Мне даже странно, с какой неожиданной теплотой звучит мой короткий и бессодержатель-ный вопрос.
— Хорошо…
Мне противно за себя, потому что я испытываю сильное желание сию же минуту видеть Ирину, кинуться к ней или позвать ее сюда. Ни то, ни другое не нужно. Ведь не подонок же я, чтобы любить одновременно двух женщин, по крайней мере, я не должен этого делать, ведь это противоестественно и оскорбительно для обеих!
— Слушай, Ира, — говорю взволнованно, — слушай…
И не знаю еще, чем закончу фразу.
— Я слушаю тебя, — говорит она нарочито по-деловому.
— Ира, что-то не так у нас получилось… Глупее сказать ничего не мог.
— Мне кажется, — отвечает она холодно, — сейчас есть проблемы более важные. Я прошу тебя, — она подчеркивает «прошу», — если я могу что-то сделать… Ну, ты понимаешь… Ты дашь мне такую возможность?
Я знаю, сейчас она бросит трубку, но немею, мне нечего сказать.
— Конечно, — бормочу, — само собой…
— Сегодня и завтра я весь день дома.
И все. Можно, конечно, набрать номер и продолжить разговор, но все присутствующие в комнате так демонстративно отвернулись от угла с телефоном. И что мне сказать Ирине?
Я набираю номер своей квартиры. Трубка снимается мгновенно.
— Никаких подробностей, папа. Все, как обычно в таких случаях: пришли, обыскали, увезли.
— Но они хоть что-нибудь объяснили? Отец, видимо, и сам понимает, что вопрос его лишний.
— Что тут объяснять?
— Попроси маму подойти.
Это он зря! Я чувствую, зря! Но иду на кухню. Мать сидит у кухонного столика, подперев ладонями подбородок.
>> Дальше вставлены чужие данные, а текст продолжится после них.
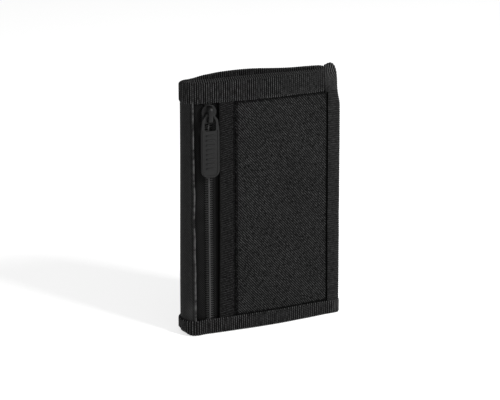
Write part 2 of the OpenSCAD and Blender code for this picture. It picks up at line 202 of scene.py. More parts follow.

Сейчас она удивительно похожа на Люську, то есть наоборот, конечно, и все же сейчас именно мать похожа на дочь.
— Что ему нужно? — глухо спрашивает она, вставая.
Я иду за ней и чувствую, как в ее походке, во всех ее движениях появляется что-то острое, злое, и уже по тому, как она берет трубку, как произносит «да» и поджимает губы, я убеждаюсь, что разговора у ней с отцом не получится.
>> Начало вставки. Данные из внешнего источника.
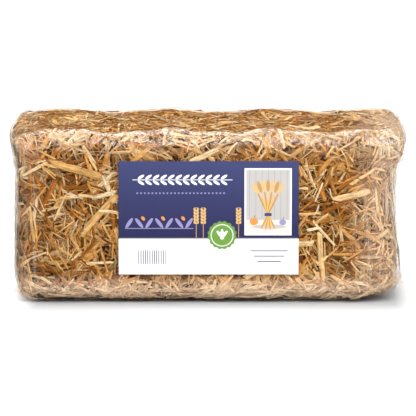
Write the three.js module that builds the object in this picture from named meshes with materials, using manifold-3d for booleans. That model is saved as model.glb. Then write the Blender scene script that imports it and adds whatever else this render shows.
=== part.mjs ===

— Мне не нужна твоя помощь, — цедит она сквозь зубы, и мне остается только удивляться, до какой степени близкие люди могут возненавидеть друг друга. — А ей тем более не нужна никакая помощь от тебя.
Тут уже откровенная фальшь. Если бы отец мог оказать какую-нибудь помощь Люське в этой ситуации, мать бы так не разговаривала с ним. Но она знает, отец бессилен, почему не ужалить его. И я представляю себе лицо отца, как оно каменеет, превращается в маску без глаз, ведь он по-своему любит Люську, да и разве возможно отцу не любить дочери, или так подавить в себе любовь, чтоб она не прорвалась в минуту несчастья?
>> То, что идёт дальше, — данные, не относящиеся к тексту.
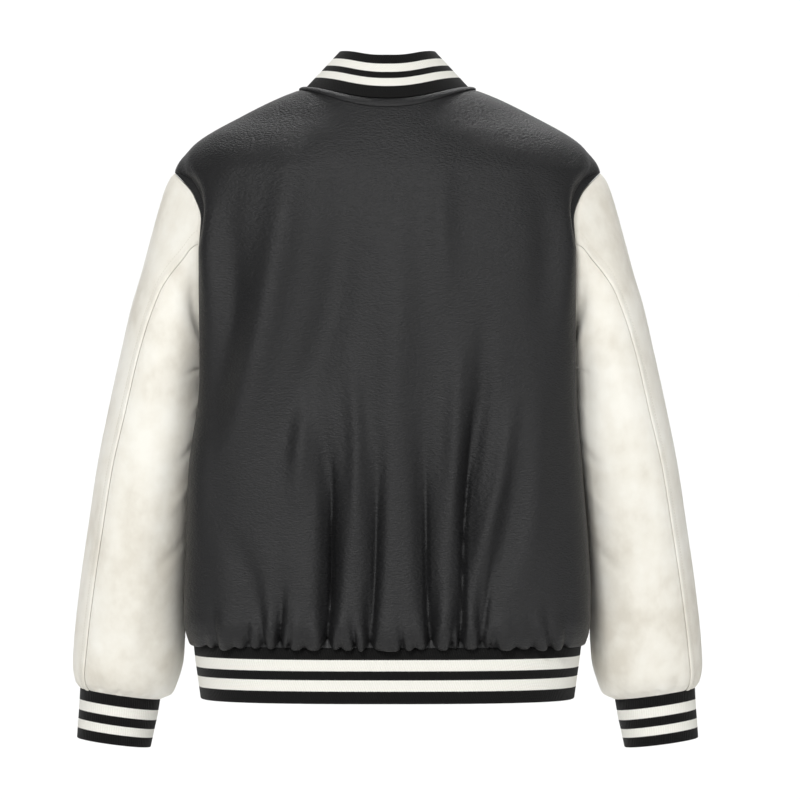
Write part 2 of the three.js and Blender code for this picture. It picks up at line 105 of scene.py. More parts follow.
BAND = table(
    "z half side back front square",
    (-615.3, 215, 215, 123, 121, 2.7),
    (-632, 213, 213, 122, 120, 2.7),
    (-654, 210, 210, 120, 118, 2.7),
    (-676, 207, 207, 118, 116, 2.7),
)
SLEEVE = table(
    "z x inner_x inner_z y depth seam",
    (-94, 236, 180, -290, 0, 72, 80),
    (-100, 241, 184.5, -290.5, 0, 72, 79),
    (-110, 246, 188, -292.5, 0, 72, 77),
    (-130, 252.5, 190.5, -296, 0, 72, 74),
    (-164, 262, 192.5, -301, 1, 73, 68),
    (-204, 273, 194, -307, 2, 74, 63),
    (-244, 285, 195.5, -315, 3, 75, 60),
    (-297, 297, 197.5, -330, 5, 75, 56),
    (-351, 309, 202.5, -372, 8, 73, 54),
    (-417, 322.5, 213, -434, 13, 70.5, 50.5),
    (-484, 333, 220, -501, 20, 67.5, 48.5),
    (-551, 343, 224.5, -568, 27, 64, 46.5),
    (-617, 350.5, 228, -634, 35, 59, 44),
    (-644, 352, 234.5, -661, 38, 56, 43),
    (-659, 350, 241, -675, 40, 50, 42),
    (-668, 344, 254, -681, 41, 41, 42),
)
CUFF = table(
    "z x inner_x inner_z y depth",
    (-668.4, 344, 254.5, -681.5, 41, 41),
    (-686, 345, 257.5, -698.5, 43, 40),
    (-704, 346.5, 261.5, -716.5, 45, 39),
    (-724, 348, 265.5, -735, 47, 38),
)

CUFF_WIDTH = CUFF["z"][0] - CUFF["z"][-1]
BAND_WIDTH = BAND["z"][0] - BAND["z"][-1]
# A side seam's half gap, as a share of a quarter round of the body.
SIDE = 1 - SEAM_GAP / 2 / 250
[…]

Мать держит трубку, значит, отец еще что-то говорит. Я, к сожалению, не вижу лица ее, она отвернулась…
— Не тебе об этом судить! — вдруг хрипло и резко говорит мать. На ее голос оборачиваются все присутствующие. И мне очень хочется их всех попросить уйти и оставить нас одних. Но какое там! Оказывается, в ванной комнате, под конспирирующий шум льющейся воды, вырабатывается меморандум-протест, от которого должно содрогнуться все прогрессивное человечество. В комнате становится совсем тесно, мне же некуда податься, и я подхожу к матери. Она бросает на меня тревожный взгляд, словно боится, что я услышу, о чем говорит отец.